Walk onto a well-run production floor and there is usually one screen everyone glances at without thinking: the andon board. It answers the only question that matters in the moment — is the line running, and if not, who’s on it?
What is an andon board?
An andon board is a shared display that shows the live status of every station or line in a work area. Where an andon system is the whole signal-and-respond loop, the andon board is the part you look at — the at-a-glance picture of what’s open, what’s waiting, and for how long.
A good board turns a floor full of separate machines into one readable status.

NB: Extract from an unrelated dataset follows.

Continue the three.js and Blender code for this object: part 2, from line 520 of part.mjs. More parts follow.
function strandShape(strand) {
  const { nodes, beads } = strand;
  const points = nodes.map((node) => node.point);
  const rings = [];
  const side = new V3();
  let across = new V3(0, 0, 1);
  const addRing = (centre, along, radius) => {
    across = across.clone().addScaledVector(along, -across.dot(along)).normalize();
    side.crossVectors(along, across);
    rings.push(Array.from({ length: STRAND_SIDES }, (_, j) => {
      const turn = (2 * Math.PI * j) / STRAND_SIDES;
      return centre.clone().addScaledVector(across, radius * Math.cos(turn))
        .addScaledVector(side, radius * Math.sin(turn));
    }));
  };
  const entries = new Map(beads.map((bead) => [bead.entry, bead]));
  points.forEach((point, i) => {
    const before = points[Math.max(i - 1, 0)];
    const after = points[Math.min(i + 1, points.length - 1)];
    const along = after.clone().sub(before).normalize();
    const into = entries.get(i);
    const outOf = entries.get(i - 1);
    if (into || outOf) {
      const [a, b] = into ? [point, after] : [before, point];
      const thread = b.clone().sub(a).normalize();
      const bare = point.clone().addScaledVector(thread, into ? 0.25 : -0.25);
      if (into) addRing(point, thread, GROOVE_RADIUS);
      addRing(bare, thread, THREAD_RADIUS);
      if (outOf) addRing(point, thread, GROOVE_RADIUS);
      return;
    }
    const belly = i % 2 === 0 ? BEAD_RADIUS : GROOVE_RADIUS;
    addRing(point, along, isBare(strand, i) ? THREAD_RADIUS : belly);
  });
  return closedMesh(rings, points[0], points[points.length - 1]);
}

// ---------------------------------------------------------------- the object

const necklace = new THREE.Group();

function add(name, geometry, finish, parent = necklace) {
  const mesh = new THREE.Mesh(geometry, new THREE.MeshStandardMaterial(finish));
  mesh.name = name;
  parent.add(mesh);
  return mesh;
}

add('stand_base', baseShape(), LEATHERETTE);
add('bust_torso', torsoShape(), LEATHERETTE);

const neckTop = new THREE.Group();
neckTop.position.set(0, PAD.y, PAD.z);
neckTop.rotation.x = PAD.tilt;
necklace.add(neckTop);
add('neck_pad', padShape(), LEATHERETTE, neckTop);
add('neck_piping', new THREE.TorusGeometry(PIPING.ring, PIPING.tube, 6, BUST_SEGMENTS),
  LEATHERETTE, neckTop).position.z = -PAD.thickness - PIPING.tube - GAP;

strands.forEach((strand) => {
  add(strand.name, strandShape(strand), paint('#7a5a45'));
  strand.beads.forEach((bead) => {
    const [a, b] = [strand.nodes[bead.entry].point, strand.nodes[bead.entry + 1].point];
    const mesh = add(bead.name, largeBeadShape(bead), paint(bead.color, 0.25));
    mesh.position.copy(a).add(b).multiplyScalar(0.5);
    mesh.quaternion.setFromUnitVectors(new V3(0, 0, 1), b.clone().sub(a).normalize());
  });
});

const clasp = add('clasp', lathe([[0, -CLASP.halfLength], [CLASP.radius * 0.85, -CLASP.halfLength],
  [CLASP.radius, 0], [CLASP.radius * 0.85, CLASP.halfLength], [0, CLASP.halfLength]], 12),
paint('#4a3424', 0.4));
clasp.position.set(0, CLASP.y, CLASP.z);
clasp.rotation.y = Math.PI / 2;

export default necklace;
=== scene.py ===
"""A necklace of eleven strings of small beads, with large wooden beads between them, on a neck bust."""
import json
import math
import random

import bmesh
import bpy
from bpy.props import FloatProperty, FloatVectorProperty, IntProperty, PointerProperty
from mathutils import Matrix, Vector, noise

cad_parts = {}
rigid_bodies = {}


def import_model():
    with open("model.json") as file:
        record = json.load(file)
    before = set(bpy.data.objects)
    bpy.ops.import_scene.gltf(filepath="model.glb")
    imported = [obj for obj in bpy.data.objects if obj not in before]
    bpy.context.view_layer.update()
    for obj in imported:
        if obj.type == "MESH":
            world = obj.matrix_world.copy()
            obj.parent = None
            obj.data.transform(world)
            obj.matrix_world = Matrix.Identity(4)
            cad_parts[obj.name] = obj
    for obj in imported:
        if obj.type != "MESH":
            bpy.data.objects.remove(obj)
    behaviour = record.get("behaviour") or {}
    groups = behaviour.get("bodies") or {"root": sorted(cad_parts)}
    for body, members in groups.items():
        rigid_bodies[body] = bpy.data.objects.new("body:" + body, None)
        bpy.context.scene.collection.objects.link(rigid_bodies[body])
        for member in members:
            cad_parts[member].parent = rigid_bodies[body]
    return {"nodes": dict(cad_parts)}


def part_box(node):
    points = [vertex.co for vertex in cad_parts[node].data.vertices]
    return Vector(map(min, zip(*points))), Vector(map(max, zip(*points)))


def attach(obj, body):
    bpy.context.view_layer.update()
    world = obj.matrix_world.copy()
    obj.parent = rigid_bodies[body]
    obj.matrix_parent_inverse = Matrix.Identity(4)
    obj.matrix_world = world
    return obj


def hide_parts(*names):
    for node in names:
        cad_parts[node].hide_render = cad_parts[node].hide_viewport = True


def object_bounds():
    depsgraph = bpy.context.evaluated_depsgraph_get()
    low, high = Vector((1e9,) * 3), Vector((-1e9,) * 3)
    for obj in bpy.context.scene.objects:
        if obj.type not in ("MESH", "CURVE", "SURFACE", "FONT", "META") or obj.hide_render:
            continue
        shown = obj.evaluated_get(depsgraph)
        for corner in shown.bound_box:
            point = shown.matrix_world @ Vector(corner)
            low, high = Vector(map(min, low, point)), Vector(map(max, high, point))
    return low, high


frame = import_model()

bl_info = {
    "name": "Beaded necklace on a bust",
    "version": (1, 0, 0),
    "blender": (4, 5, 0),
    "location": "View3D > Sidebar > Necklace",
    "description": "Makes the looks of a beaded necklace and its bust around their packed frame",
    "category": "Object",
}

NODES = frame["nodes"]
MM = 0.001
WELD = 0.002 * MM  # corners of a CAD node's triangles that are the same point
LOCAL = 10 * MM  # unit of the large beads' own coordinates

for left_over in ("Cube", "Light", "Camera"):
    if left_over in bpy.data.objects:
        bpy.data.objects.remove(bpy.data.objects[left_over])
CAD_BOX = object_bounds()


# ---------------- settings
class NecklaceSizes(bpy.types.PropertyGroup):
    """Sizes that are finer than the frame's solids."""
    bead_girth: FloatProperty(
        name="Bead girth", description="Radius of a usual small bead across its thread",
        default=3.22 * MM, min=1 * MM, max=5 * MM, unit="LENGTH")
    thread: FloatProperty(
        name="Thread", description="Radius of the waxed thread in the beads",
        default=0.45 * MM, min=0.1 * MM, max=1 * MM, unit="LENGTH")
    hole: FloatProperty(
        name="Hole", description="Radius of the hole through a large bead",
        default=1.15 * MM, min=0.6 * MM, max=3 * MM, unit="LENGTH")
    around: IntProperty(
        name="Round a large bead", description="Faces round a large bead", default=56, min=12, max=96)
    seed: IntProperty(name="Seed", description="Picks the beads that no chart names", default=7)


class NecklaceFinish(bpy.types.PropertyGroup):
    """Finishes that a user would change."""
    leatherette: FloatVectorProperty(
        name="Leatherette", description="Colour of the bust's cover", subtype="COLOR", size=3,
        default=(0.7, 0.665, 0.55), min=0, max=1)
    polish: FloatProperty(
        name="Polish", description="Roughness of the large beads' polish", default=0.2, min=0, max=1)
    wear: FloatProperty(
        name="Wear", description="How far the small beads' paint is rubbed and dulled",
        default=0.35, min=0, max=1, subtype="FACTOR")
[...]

Instead of walking the line to find out what’s wrong, a supervisor reads the board and knows instantly which station raised a call, what kind of call it is, and whether anyone has responded yet.
How an andon board works
When an operator raises a call — a machine fault, a material request, a quality check — a tile for that station lights up on the board. The tile shows:
- Which station raised the call;
- What type of call it is (down, material, quality, safety), usually color-coded;
- How long it has been waiting — a timer that counts up until someone responds;
- Status — waiting, acknowledged, or being worked.
The moment the right responder acknowledges and resolves the call, the tile clears — and every one of those events is recorded for reporting later.
What the colors mean
Andon boards borrow the traffic-light convention because it’s instantly understood:
| Color | Meaning |
|---|---|
| Green | Running / normal — no action needed |
| Amber | Warning or a call is waiting for a responder |
| Red | Stopped or urgent — line down, needs help now |
The scheme is configurable, but the principle never changes: status has to be readable by color, from a distance, without stopping to think.

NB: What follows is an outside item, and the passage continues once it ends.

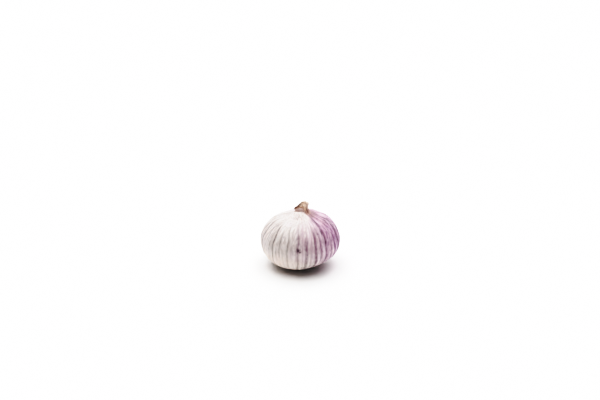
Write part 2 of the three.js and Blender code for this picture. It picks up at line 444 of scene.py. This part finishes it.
def make_skin():
    rng = np.random.default_rng(11)
    grid = lay_skin(rng)
    points = shape_skin(grid, skin_relief(rng, grid))
    rings, faces = close_skin(grid, points)
    ends = (len(SOCKET_RINGS), len(rings) - len(SOCKET_RINGS) - len(points))

    def all_rings(values, below=0.0, above=0.0):
        """values of the grid, with below for the socket's rings and above for the lid's."""
        values = np.broadcast_to(values, grid.angle.shape)
        return np.pad(values, (ends, (0, 0)), constant_values=((below, above), (0, 0)))

    dark, half = vein_lines(grid)
    collar = smooth(NECK_RADIUS + 0.8, NECK_RADIUS - 0.1, grid.radius) * (grid.height > WIDEST_HEIGHT)
    far = 9.0  # no vein is seen in the socket or on the lid
    numbers = {
        "vein_gap": all_rings(grid.vein_gap, far, far),
        "vein_dark": all_rings(dark),
        "vein_half": all_rings(half, 0.1, 0.1),
        "blots": all_rings(marks(grid, BLOTS)),
        "painted_highlights": all_rings(marks(grid, PAINTED_HIGHLIGHTS)),
        "collar": all_rings(collar, above=1.0),
        "rib_middle": all_rings(2 * np.minimum(grid.across, 1 - grid.across)),
    }
    numbers.update({name: all_rings(zone) for name, zone in skin_zones(grid).items()})
    place = np.pad(grid.place, (ends, (0, 0), (0, 0)))
    return make_mesh("papery_skin", rings.reshape(-1, 3), faces, numbers, {"skin_place": place})


def new_material(name):
    made = bpy.data.materials.new(name)
    made.use_nodes = True
    return made, made.node_tree, made.node_tree.nodes["Principled BSDF"]


def add(tree, kind, inputs=None, **settings):
    """A shader node with its settings, its inputs set to values or linked from sockets."""
    made = tree.nodes.new("ShaderNode" + kind)
    for key, value in settings.items():
        setattr(made, key, value)
    for key, value in (inputs or {}).items():
        if isinstance(value, bpy.types.NodeSocket):
            tree.links.new(value, made.inputs[key])
        else:
            made.inputs[key].default_value = value
    return made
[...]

Andon board vs. andon light
These get confused, but they do different jobs. An andon light (or stack light) sits on one machine and shows that single station’s state. An andon board aggregates every station into one view. You typically want both: the stack light tells the operator at the machine, the board tells the supervisor watching the whole line.
Physical vs. digital andon boards
Traditional andon boards were physical grids of light bulbs, hard-wired to each station. They work, but they’re rigid: adding a station or changing a call type is an electrical job, and a light box can’t tell you how long anything took.

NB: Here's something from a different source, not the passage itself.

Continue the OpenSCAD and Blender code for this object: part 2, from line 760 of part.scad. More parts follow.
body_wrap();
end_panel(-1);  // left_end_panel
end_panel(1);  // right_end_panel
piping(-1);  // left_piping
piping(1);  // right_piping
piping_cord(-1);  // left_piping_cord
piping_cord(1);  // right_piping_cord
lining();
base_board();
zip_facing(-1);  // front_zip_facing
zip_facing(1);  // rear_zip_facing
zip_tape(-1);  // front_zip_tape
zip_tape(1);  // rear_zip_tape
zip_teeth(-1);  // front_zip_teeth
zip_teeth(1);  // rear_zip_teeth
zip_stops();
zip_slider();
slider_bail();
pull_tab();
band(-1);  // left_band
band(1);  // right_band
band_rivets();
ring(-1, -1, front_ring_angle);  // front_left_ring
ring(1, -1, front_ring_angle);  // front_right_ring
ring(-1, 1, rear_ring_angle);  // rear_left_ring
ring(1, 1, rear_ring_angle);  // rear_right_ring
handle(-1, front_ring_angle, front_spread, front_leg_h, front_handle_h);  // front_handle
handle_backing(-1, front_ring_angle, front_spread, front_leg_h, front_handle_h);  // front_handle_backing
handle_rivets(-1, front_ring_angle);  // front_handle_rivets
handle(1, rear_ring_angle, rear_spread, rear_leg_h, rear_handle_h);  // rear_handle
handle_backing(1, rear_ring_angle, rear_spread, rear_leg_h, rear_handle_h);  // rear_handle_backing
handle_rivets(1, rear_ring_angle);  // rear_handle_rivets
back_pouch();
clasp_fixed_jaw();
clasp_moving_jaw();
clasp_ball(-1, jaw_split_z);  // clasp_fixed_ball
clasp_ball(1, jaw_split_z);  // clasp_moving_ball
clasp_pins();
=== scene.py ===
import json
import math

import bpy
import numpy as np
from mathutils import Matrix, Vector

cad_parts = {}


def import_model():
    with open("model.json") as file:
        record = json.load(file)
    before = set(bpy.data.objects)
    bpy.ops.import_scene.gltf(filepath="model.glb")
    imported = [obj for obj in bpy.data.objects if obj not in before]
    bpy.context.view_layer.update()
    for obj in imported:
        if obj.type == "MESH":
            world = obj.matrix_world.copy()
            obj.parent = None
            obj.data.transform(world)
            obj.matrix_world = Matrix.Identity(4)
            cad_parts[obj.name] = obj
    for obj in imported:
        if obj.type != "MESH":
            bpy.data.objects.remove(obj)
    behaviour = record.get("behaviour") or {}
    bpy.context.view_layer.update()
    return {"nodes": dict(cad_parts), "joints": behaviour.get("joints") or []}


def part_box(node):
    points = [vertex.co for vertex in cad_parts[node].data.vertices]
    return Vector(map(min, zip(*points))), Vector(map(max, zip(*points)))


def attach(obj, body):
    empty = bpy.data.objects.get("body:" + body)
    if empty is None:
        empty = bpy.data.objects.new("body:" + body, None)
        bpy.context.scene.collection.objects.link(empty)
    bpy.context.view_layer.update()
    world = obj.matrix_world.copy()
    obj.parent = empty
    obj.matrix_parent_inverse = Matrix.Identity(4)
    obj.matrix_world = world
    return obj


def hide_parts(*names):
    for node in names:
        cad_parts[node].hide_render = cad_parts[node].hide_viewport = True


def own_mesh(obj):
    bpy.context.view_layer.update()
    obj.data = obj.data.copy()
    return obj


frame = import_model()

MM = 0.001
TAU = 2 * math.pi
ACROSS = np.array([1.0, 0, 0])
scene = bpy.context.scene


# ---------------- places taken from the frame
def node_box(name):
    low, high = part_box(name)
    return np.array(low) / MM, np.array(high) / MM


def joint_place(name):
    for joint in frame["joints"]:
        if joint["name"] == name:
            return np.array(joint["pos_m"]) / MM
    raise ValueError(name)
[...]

A digital andon board — a TV or monitor driven by software — removes those limits. It can show call type, station, live wait-time timers, responder names and running counts, all updating instantly. And because it’s software, every call is logged, so the same board that shows today’s status also produces your response-time reports.
The wireless, cloud-connected andon board
Destec’s Smart Call ANDON Board is a digital board fed by wireless call points — no rewiring to install or expand. Operators raise calls from wireless buttons or keypads; the board shows them live, color-coded by station and status; responders get the same call on a watch or phone; and every response time flows into Bell Cloud analytics. It’s the classic andon board idea, minus the electrical project — and with the data the old light boxes never gave you. Destec has built this kind of wireless plant signaling since 2006.
Do you need an andon board?
If your supervisors find out about downtime by walking the floor or waiting for someone to shout, a board pays back fast. Start with one line: put a digital board where the supervisor sits, wireless call points at the stations, and watch two weeks of response-time data. The board makes the problem visible; the data tells you what to fix.